There were a number of responses. Some were instructive. Some were moving. All were warm and encouraging and helpful. One in particular suggested knitting a bird. My knitting friend said,
. . . one thing that helps when I feel stressed is to knit something really quick and easy, which I can complete in one go. I especially like Bluebird of Happiness. There’s a sense of achievement from just being able to complete something, especially if you can’t solve or fix or control everything else that’s going on around you.
I have to admit that I wasn’t feeling all that hopeful. But trusting that another knitter wouldn’t steer me wrong, I thought, “what the heck; I’ll knit a bird.”
I cannot explain it, but knitting this little bird (and the several that followed) changed my outlook. The thinking about it, the picking out the yarn, the getting involved in the pattern . . . watching the little body start to take shape . . . The whole endeavor was monumentally soul soothing.

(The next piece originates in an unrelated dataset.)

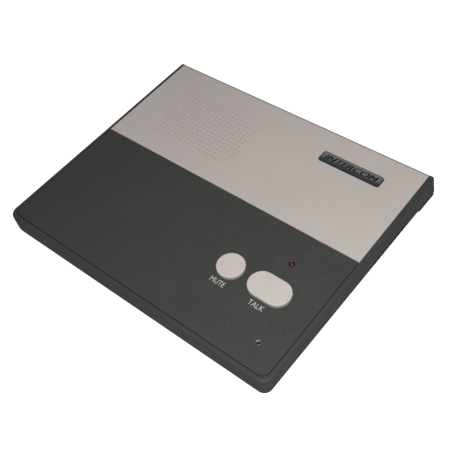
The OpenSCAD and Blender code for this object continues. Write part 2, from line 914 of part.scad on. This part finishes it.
// Knurled thumbwheel with its shaft.
module volume_wheel() {
    knurl = [for (i = [0:wheel_teeth - 1]) for (k = [0:3])
        let (a = 360 * (i + [0, 0.3, 0.5, 0.8][k]) / wheel_teeth,
             r = wheel_r - (k > 1 ? 0.35 : 0))
        r * [cos(a), sin(a)]];
    color("#161617") deck() translate([volume_at[0], volume_at[1], wheel_low]) {
        linear_extrude(wheel_t) polygon(knurl);
        translate([0, 0, -1.6]) cylinder(r = wheel_shaft_r, h = 1.6 + eps);
    }
}

module power_switch_body() {
    color("#b3b6b8") deck() difference() {
        block([power_u - 4.5, 148.4, board_top], [power_u + 4.5, socket_face_v, -3.9]);
        block([power_u - 3.5, 152.2, -7.15], [power_u + 3.5, 156, -4.85]);
    }
}

module power_switch_slider() {
    rest = power_u - power_travel / 2;
    color("#161617") deck() block([rest - 1.4, 152.4, -7], [rest + 1.4, 159.1, -5]);
}

module dc_jack_body() {
    color("#1b1b1d") deck() difference() {
        block([dc_u - 4.5, 141, dc_w - 4.5], [dc_u + 4.5, socket_face_v, dc_w + 4.5]);
        rod_v(dc_u, dc_w, dc_bore_r, 145, 160);
    }
}

module dc_jack_pin() {
    color("#d5d3c8") deck() {
        rod_v(dc_u, dc_w, 1, 145, 152.6);
        translate([dc_u, 152.6, dc_w]) sphere(r = 1, $fn = 32);
    }
}

module line_jack() {
    color("#1b1b1d") deck() difference() {
        union() {
            block([line_u - 3.25, 142, board_top], [line_u + 3.25, socket_face_v, -3.3]);
            rod_v(line_u, line_w, 2.55, socket_face_v - eps, 157.6);
        }
        rod_v(line_u, line_w, line_bore_r, 143, 160);
    }
}

// Spring contact that lies along the side of the line jack.
module line_jack_contact() {
    color("#c9b27a") deck()
        block([line_u + 3.26, 144, board_top + 0.3], [line_u + 3.6, 152, board_top + 3.6]);
}

module housing_screws() {
    color("#8c8f91") deck() for (side = [-1, 1]) for (v = case_screw_v)
        translate([side * case_screw_u, v, case_seat_w]) screw(1.1, 5.4, 2.5, 1.5);
}

// ---------------------------------------------------------------- nodes

upper_housing();
lower_housing();
speaker_panel();
control_panel();
nameplate();
call_button();
privacy_button();
switch_body(call_u);  // call_switch_body
switch_plunger(call_u);  // call_switch_plunger
switch_spring(call_u);  // call_switch_spring
switch_body(privacy_u);  // privacy_switch_body
switch_plunger(privacy_u);  // privacy_switch_plunger
switch_spring(privacy_u);  // privacy_switch_spring
indicator_led();
led_leads();
led_spacer();
microphone_capsule();
microphone_boot();
microphone_leads();
speaker_gasket();
speaker_basket();
speaker_cone();
speaker_dust_cap();
speaker_voice_coil();
speaker_top_plate();
speaker_magnet();
speaker_yoke();
speaker_terminals();
speaker_clamps();
speaker_screws();
speaker_leads();
main_board();
board_screws();
amplifier_chip();
switching_chip();
chip_legs();
electrolytic_capacitors();
film_capacitors();
resistors();
transistors();
transformer_core();
transformer_coil();
wire_headers();
volume_potentiometer();
volume_wheel();
power_switch_body();
power_switch_slider();
dc_jack_body();
dc_jack_pin();
line_jack();
line_jack_contact();
housing_screws();
rubber_feet();
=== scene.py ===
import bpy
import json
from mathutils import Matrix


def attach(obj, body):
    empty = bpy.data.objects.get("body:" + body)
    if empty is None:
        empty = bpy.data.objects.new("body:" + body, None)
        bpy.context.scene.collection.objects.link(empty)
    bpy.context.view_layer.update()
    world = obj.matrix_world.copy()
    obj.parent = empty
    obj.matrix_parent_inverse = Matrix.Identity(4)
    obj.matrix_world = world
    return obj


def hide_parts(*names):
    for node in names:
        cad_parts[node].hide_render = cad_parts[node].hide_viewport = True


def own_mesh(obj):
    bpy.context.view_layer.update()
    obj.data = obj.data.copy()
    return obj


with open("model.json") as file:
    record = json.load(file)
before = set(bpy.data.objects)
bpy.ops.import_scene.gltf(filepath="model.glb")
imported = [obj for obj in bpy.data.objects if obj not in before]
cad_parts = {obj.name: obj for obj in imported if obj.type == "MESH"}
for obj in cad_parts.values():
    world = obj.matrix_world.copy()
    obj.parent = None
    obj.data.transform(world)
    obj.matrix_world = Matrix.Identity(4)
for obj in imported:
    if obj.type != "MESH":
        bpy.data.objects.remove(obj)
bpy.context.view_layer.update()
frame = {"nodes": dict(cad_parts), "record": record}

# The looks of the desk intercom station: camera, light, materials, printed words, nameplate
# lettering, and the springs under the buttons.

import json
import math

import bmesh
import bpy
from mathutils import Matrix, Vector

MM = 0.001
STATION = "station"

# The deck is the sloping top, from the middle of its front edge: right, up the slope, out of it
TILT = math.radians(3.8)
DECK_ORIGIN = Vector((0, -81.365, 14.3)) * MM
DECK = Matrix.Translation(DECK_ORIGIN) @ Matrix.Rotation(TILT, 4, "X")

# Places on the deck, in millimetres
MICROPHONE = (77.8, 14.1)
MUTE_BUTTON = (38.3, 42)
TALK_BUTTON = (63.9, 42)
# Heights of the buttons' side band, which gets painted shade
BUTTON_SHADED_BAND = (1.1, 1.5)
BADGE = (52.8, 135.1)
BADGE_HALF = (20.3, 3.9)
BADGE_TOP = 0.61
PANEL_REAR = 155.3

# The slots low on both side walls, and the walls' outer skin
VENT_FIRST = 96
VENT_PITCH = 4.15
VENT_COUNT = 8
VENT_WIDTH = 2.6
VENT_CEILING = -6
SKIN_HALF = 94.6
SIDE_DRAFT = 0.067
VENT_INNER = 87.5


# ---------------------------------------------------------------- camera, light, floor

scene = bpy.context.scene
scene.view_settings.view_transform = "Standard"

camera_data = bpy.data.cameras.new("camera")
camera_data.sensor_width = 36
camera_data.lens = 59.15
camera_data.shift_y = -0.0008
camera_data.clip_start = 0.01
camera_data.clip_end = 20
camera = bpy.data.objects.new("camera", camera_data)
camera.matrix_world = Matrix((
    (0.77365, -0.43754, 0.45828, 0.20623),
    (0.62966, 0.61155, -0.47909, -0.21622),
    (-0.07064, 0.65921, 0.74863, 0.32660),
    (0, 0, 0, 1)))
scene.collection.objects.link(camera)
scene.camera = camera

world = bpy.data.worlds.new("studio")
world.use_nodes = True
world.node_tree.nodes["Background"].inputs["Color"].default_value = (1, 1, 1, 1)
world.node_tree.nodes["Background"].inputs["Strength"].default_value = 0.215
scene.world = world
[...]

Before the bird, I was feeling depleted and pretty down. But then I knit the bird. And I felt a little better.
And you know what’s funny? One bird led to another in the most beautiful way.
And then this morning, as I was snapping some photos of my little birds of happiness, I glanced over at the pile of books near my desk, and my eyes came to rest on Annie Lamott’s incredible Bird by Bird.
Do you know this book? Its subtitle is Some Instructions on Writing and Life, and boy is it ever! I recommend it to everyone, even to those who have no interest in writing. Because of the life part. It’s fine advice.
Here’s where the title comes from:
Thirty years ago my older brother, who was ten years old at the time, was trying to get a report on birds written that he’d had three months to write, which was due the next day. We were out at our family cabin in Bolinas, and he was at the kitchen table close to tears, surrounded by binder paper and pencils and unopened books on birds, immobilized by the hugeness of the task ahead. Then my father sat down beside him, put his arm around my brother’s shoulder, and said, “Bird by bird, buddy. Just take it bird by bird.”
Sometimes when I’m feeling like I have to do everything, fix everything, understand everything . . . I become untethered and lose touch with what knitting is always trying to teach me–the only way forward is one stitch at a time, or as Lamott says, bird by bird.